## Task goal
Lift every line from the entries that includes the word "parts".

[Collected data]
Start

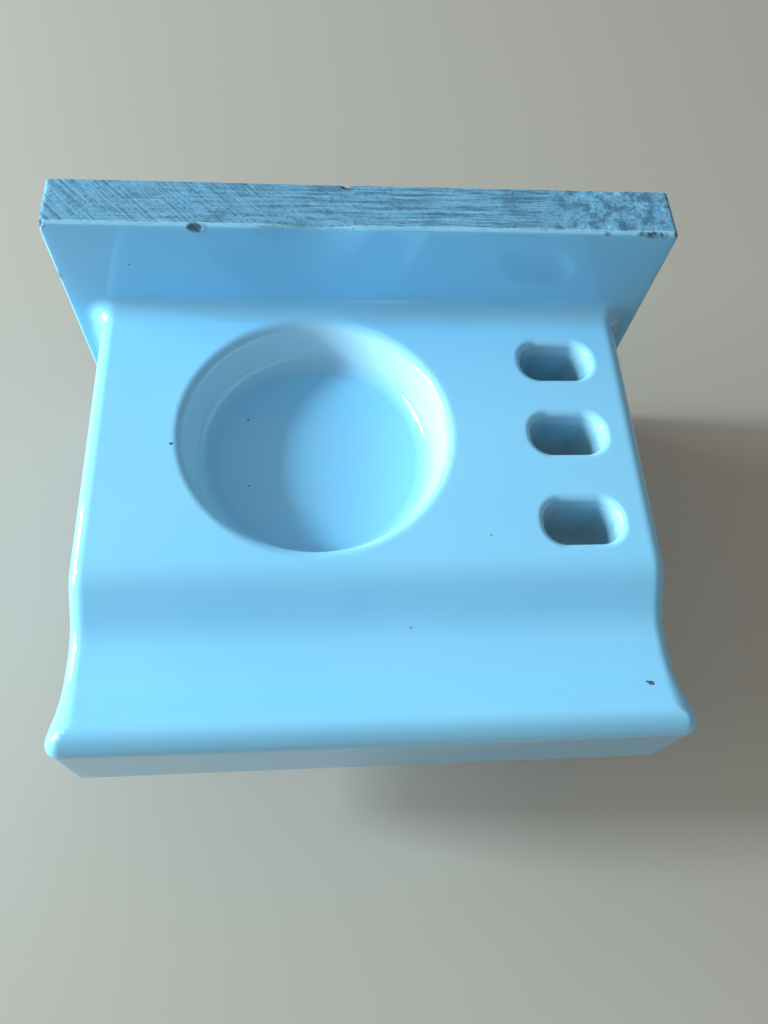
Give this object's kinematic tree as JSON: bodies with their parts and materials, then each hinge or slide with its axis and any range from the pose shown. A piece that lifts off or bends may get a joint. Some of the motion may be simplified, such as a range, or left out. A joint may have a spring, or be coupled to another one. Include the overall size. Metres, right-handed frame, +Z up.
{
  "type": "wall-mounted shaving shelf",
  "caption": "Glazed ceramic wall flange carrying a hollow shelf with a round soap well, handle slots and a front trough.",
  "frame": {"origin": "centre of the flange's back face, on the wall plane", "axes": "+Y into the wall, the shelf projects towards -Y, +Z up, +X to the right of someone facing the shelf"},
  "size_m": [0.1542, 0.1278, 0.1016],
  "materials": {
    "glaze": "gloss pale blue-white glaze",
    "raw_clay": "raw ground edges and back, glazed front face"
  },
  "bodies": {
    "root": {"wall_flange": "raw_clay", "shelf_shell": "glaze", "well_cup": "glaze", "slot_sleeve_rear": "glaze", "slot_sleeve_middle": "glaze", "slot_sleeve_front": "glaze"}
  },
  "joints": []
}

End
Start

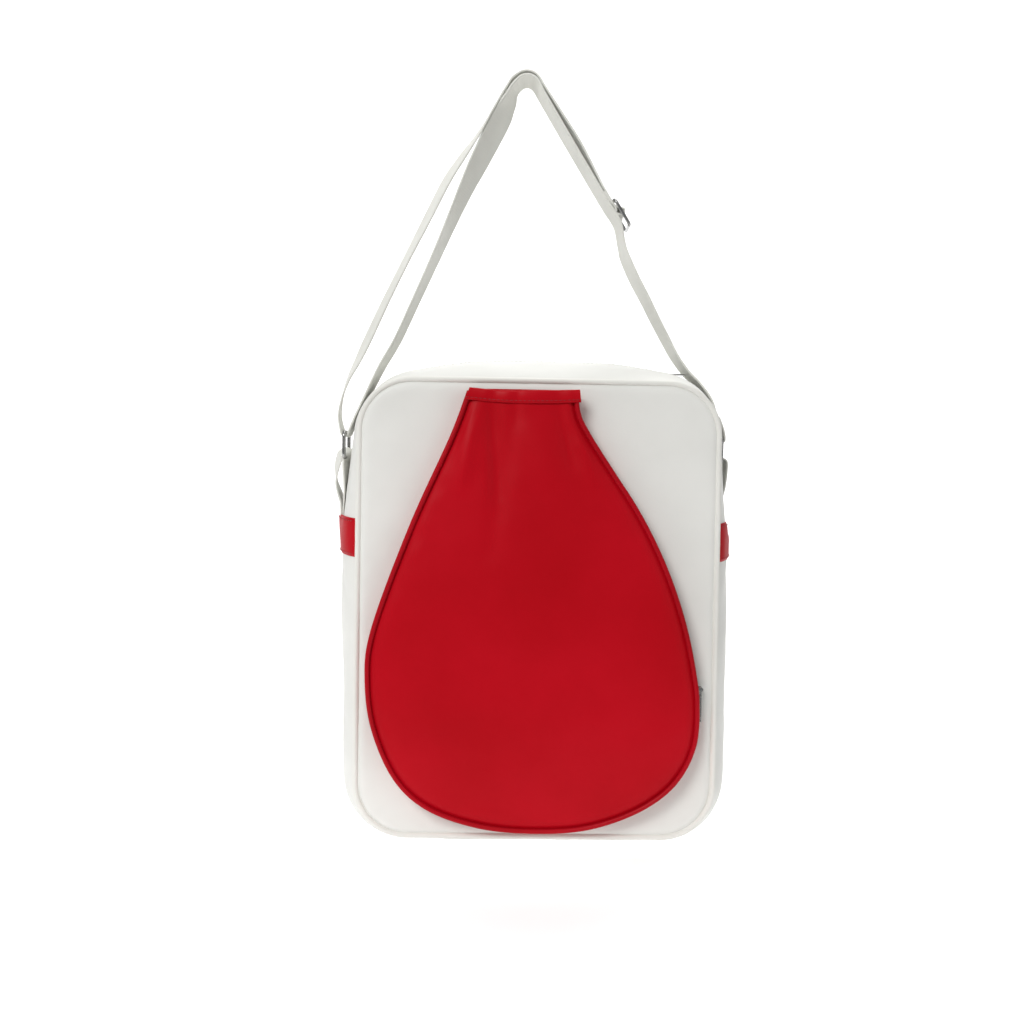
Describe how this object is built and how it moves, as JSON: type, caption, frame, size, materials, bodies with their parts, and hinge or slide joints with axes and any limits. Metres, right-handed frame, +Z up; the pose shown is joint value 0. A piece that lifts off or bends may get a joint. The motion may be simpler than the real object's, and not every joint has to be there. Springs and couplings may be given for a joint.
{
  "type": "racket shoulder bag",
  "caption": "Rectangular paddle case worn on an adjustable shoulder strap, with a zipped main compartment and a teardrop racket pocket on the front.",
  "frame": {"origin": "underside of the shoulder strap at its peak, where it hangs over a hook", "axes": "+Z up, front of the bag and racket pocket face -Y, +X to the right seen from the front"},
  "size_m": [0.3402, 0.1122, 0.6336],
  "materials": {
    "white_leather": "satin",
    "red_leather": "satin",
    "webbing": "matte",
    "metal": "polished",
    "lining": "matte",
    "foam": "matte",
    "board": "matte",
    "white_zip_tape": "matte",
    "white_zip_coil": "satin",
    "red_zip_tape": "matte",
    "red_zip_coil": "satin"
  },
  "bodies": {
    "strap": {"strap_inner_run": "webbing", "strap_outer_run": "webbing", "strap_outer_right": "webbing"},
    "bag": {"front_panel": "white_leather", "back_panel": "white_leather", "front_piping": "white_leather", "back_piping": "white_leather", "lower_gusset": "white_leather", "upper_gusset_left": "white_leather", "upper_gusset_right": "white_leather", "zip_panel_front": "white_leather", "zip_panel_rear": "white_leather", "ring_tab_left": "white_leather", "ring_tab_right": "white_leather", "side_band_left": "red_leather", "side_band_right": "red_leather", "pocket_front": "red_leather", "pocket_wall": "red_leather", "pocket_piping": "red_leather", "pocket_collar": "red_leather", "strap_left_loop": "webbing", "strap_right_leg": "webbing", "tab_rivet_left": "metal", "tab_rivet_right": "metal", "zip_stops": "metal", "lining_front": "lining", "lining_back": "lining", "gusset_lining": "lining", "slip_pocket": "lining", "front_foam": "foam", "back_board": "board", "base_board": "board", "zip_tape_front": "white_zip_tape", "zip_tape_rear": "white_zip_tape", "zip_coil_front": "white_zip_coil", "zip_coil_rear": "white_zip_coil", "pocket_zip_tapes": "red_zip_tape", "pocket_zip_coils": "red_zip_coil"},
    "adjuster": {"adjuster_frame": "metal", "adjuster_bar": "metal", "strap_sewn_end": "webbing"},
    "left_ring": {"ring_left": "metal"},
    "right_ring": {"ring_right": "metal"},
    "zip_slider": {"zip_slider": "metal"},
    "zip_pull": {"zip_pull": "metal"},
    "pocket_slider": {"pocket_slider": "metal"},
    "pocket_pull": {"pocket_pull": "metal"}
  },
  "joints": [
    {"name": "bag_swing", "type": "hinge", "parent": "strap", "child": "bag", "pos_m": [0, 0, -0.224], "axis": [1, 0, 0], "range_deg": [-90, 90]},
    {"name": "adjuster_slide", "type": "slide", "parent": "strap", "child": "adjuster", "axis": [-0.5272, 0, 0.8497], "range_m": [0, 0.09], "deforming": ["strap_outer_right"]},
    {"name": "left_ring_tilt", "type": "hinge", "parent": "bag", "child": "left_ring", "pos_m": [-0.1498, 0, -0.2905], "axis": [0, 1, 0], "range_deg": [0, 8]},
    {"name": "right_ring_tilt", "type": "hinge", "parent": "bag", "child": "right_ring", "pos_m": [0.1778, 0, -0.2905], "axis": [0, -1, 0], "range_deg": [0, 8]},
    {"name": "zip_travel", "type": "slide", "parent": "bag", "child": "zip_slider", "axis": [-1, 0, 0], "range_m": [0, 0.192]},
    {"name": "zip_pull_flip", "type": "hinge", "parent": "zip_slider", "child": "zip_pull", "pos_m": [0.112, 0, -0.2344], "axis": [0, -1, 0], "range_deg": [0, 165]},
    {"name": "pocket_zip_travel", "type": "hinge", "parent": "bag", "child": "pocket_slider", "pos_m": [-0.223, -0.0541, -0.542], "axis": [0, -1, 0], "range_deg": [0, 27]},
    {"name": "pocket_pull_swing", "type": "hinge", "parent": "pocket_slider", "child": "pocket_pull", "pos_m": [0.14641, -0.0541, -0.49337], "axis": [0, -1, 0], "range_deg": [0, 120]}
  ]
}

End
Start

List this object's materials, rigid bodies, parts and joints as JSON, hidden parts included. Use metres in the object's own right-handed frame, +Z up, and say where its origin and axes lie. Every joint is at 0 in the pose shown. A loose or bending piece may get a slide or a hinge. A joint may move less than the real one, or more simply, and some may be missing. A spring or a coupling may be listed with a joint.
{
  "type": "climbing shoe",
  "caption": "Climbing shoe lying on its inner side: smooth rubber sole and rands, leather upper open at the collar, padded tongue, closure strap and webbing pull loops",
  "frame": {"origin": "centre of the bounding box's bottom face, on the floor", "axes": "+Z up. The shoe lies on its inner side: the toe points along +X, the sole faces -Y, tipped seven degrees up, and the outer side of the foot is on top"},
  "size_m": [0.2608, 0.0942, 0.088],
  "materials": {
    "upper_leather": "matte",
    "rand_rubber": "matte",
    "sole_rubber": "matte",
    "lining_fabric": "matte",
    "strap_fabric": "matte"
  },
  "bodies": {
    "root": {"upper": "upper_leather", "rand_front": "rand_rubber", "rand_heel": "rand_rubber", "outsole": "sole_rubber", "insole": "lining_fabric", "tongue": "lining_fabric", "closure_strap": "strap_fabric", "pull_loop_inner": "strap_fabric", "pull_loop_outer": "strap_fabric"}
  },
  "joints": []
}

End

## Output
Give this object's kinematic tree as JSON: bodies with their parts and materials, then each hinge or slide with its axis and any range from the pose shown. A piece that lifts off or bends may get a joint. Some of the motion may be simplified, such as a range, or left out. A joint may have a spring, or be coupled to another one. Include the overall size. Metres, right-handed frame, +Z up.
Describe how this object is built and how it moves, as JSON: type, caption, frame, size, materials, bodies with their parts, and hinge or slide joints with axes and any limits. Metres, right-handed frame, +Z up; the pose shown is joint value 0. A piece that lifts off or bends may get a joint. The motion may be simpler than the real object's, and not every joint has to be there. Springs and couplings may be given for a joint.
List this object's materials, rigid bodies, parts and joints as JSON, hidden parts included. Use metres in the object's own right-handed frame, +Z up, and say where its origin and axes lie. Every joint is at 0 in the pose shown. A loose or bending piece may get a slide or a hinge. A joint may move less than the real one, or more simply, and some may be missing. A spring or a coupling may be listed with a joint.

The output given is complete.